Staff Reporter

The impact of the COVID-19 pandemic on education is far from over, according to St Martin’s School principal Warren Venter, who warned that liquidating the deficit as soon as possible to protect an entire generation from “dangerous regression”.

He said the learning deficits were worse in mathematics and literacy.

Recently, South Africans were shocked to learn that Grade 4 learners struggled to read with meaning. The 2021 results of the Progress in International Reading and Literacy Study (PIRLS) were recently published and indicated that 81% of South Africa’s grade 4 learners are unable to read for meaning.

But Venter said that the problem stretches through to matriculants, too, and that a direct line can be drawn between much of the country’s reading with meaning challenges and the pandemic.

Venter, who is the principal of St Martin’s School, one of the country’s reputable private schools, said that as a remedy to the challenges brought about by the pandemic, the school developed personalised ‘catch-up’ curricula for learner sets that were identified as somewhere on the spectrum of an education deficit.

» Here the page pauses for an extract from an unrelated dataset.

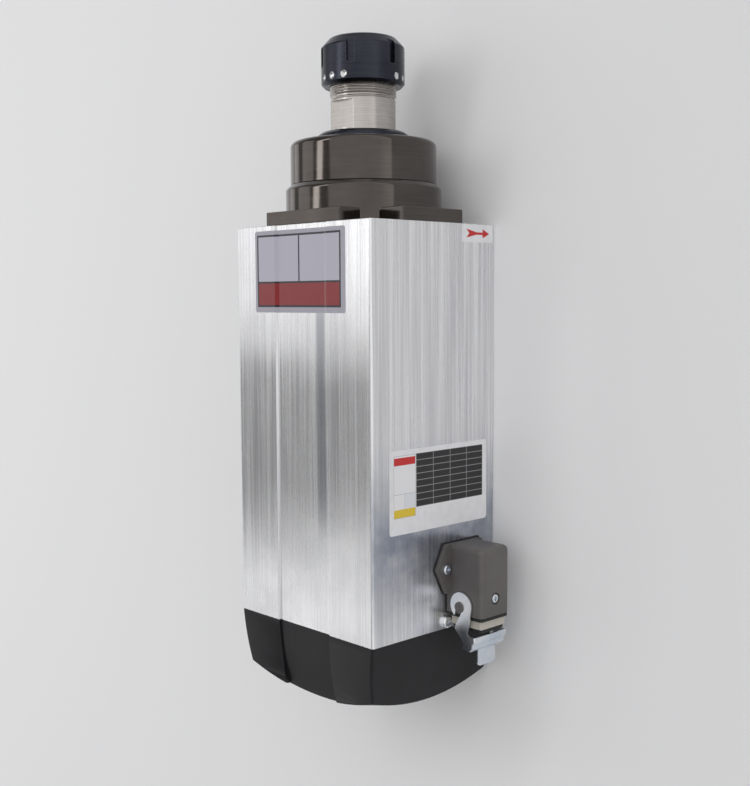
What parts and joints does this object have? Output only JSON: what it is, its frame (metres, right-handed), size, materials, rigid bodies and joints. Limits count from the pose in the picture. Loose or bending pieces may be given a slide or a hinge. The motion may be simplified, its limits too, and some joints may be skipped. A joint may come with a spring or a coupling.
{
  "type": "motor spindle",
  "caption": "Square air-cooled motor spindle with a collet nose, tapped mounting face, rear fan cover and latched plug housing.",
  "frame": {"origin": "mouth of the collet bore, on the spindle's axis, flush with the collet's front face", "axes": "+X along the spindle's axis from the nose to the rear cover, -Y out of the tapped mounting face, +Y out of the plug face, +Z out of the upper grooved face"},
  "size_m": [0.395, 0.148, 0.102],
  "materials": {
    "brushed_aluminium": "brushed along its length, clear anodised",
    "black_nickel": "turned steel with a glossy black nickel plating",
    "black_screw_steel": "black oxide",
    "black_oxide": "blue-black oxide with a light oil sheen",
    "ground_steel": "ground and turned bare steel",
    "collet_steel": "ground spring steel",
    "bearing_steel": "polished bearing steel",
    "cage_plastic": "brown moulded plastic",
    "core_steel": "stacked electrical steel sheet",
    "winding_copper": "varnished copper wire",
    "cast_aluminium": "die-cast",
    "fan_plastic": "moulded black plastic",
    "black_cover": "satin black moulded plastic",
    "zinc_plate": "bright zinc plating",
    "black_rubber": "black rubber",
    "grey_enamel": "warm dark grey powder coat on a zinc casting",
    "light_grey_plastic": "light grey moulded plastic",
    "contact_brass": "turned contact pins"
  },
  "bodies": {
    "motor_body": {"motor_casing": "brushed_aluminium", "front_end_shield": "black_nickel", "end_shield_screws": "black_screw_steel", "front_bearing_cap": "black_nickel", "bearing_cap_screws": "black_screw_steel", "front_bearing_outer_rings": "bearing_steel", "bearing_outer_spacer": "bearing_steel", "stator_core": "core_steel", "front_winding": "winding_copper", "rear_winding": "winding_copper", "rear_bearing_plate": "cast_aluminium", "rear_plate_screws": "black_screw_steel", "rear_bearing_outer_ring": "bearing_steel", "wave_spring": "bearing_steel", "fan_cover": "black_cover", "fan_cover_screws": "zinc_plate", "plug_gasket": "black_rubber", "plug_housing": "grey_enamel", "housing_screws": "zinc_plate", "plug_insert": "light_grey_plastic", "rim_seal": "black_rubber", "contact_carrier": "black_rubber", "plug_contacts": "contact_brass", "insert_screw": "zinc_plate", "latch_pegs": "zinc_plate", "earth_screw": "zinc_plate", "stator_lock_screws": "black_screw_steel"},
    "rotor": {"spindle_shaft": "ground_steel", "dust_ring": "black_oxide", "front_bearing_inner_rings": "bearing_steel", "bearing_inner_spacer": "bearing_steel", "bearing_lock_nut": "black_oxide", "rotor_core": "core_steel", "rotor_end_rings": "cast_aluminium", "rear_bearing_inner_ring": "bearing_steel", "cooling_fan": "fan_plastic", "fan_washer": "zinc_plate", "fan_screw": "zinc_plate"},
    "front_ball_sets": {"front_bearing_balls": "bearing_steel", "front_bearing_cages": "cage_plastic"},
    "rear_ball_set": {"rear_bearing_balls": "bearing_steel", "rear_bearing_cage": "cage_plastic"},
    "clamping_collet": {"collet": "collet_steel"},
    "clamping_nut": {"collet_nut": "black_oxide"},
    "latch": {"latch_lever": "zinc_plate"}
  },
  "joints": [
    {"name": "rotor_spin", "type": "hinge", "parent": "motor_body", "child": "rotor", "pos_m": [0, 0, 0], "axis": [-1, 0, 0], "continuous": true},
    {"name": "front_ball_spin", "type": "hinge", "parent": "motor_body", "child": "front_ball_sets", "pos_m": [0, 0, 0], "axis": [-1, 0, 0], "continuous": true},
    {"name": "rear_ball_spin", "type": "hinge", "parent": "motor_body", "child": "rear_ball_set", "pos_m": [0, 0, 0], "axis": [-1, 0, 0], "continuous": true},
    {"name": "collet_draw", "type": "slide", "parent": "rotor", "child": "clamping_collet", "axis": [-1, 0, 0], "range_m": [0, 0.003]},
    {"name": "nut_turn", "type": "hinge", "parent": "clamping_collet", "child": "clamping_nut", "pos_m": [0, 0, 0], "axis": [-1, 0, 0], "range_deg": [0, 720]},
    {"name": "latch_swing", "type": "hinge", "parent": "motor_body", "child": "latch", "pos_m": [0.3345, 0.0725, -0.0205], "axis": [0, 0, 1], "range_deg": [0, 90]}
  ],
  "couplings": [
    {"joint": "front_ball_spin", "follows": "rotor_spin", "ratio": 0.42},
    {"joint": "rear_ball_spin", "follows": "rotor_spin", "ratio": 0.4},
    {"joint": "collet_draw", "follows": "nut_turn", "m_per_rad": 0.00023873}
  ]
}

Venter said that the school has developed compulsory intra and extra-mural sessions across all grades to address gaps in education, including addressing learners’ ability to focus and function effectively within a scholastic environment.

“It’s a programme that I feel all schools must adopt to avoid a problem that could recur as each learner progresses to successive grades. It has to be nipped in the bud, because South Africa cannot afford to graduate students with unsuitably developed skills. The knock-on effect on future growth could be dire,” Venter warned.

Venter noted three primary reasons for the lag. “While there was no alternative, online learning became the go-to for families. It played a crucial role, but anecdotal evidence suggested that students were struggling to focus. Online learning is usually paired with multi-tasking and attention and focus on the subject matter being taught often lacked the intensity required.”

He also listed social media as a thorn in learning’s side. “It proved to be a massive distraction during the pandemic, and it continues to be an attention segue for students today,” he said. It then translated to the classroom as lockdown restrictions waned, creating challenges in concentration, reading and digestion of learning materials.

It’s been just over a year since South Africa lifted all lockdown restrictions, and Venter said that understanding the enormous impact of the pandemic has only recently started to surface.

“Intervention is the only way to assess, understand and remedy a situation. Notwithstanding other challenges, the deficit hangover could become one of the biggest crises in education in the country’s history. Addressing it through individualization and group remedy is the only path ahead,” he said.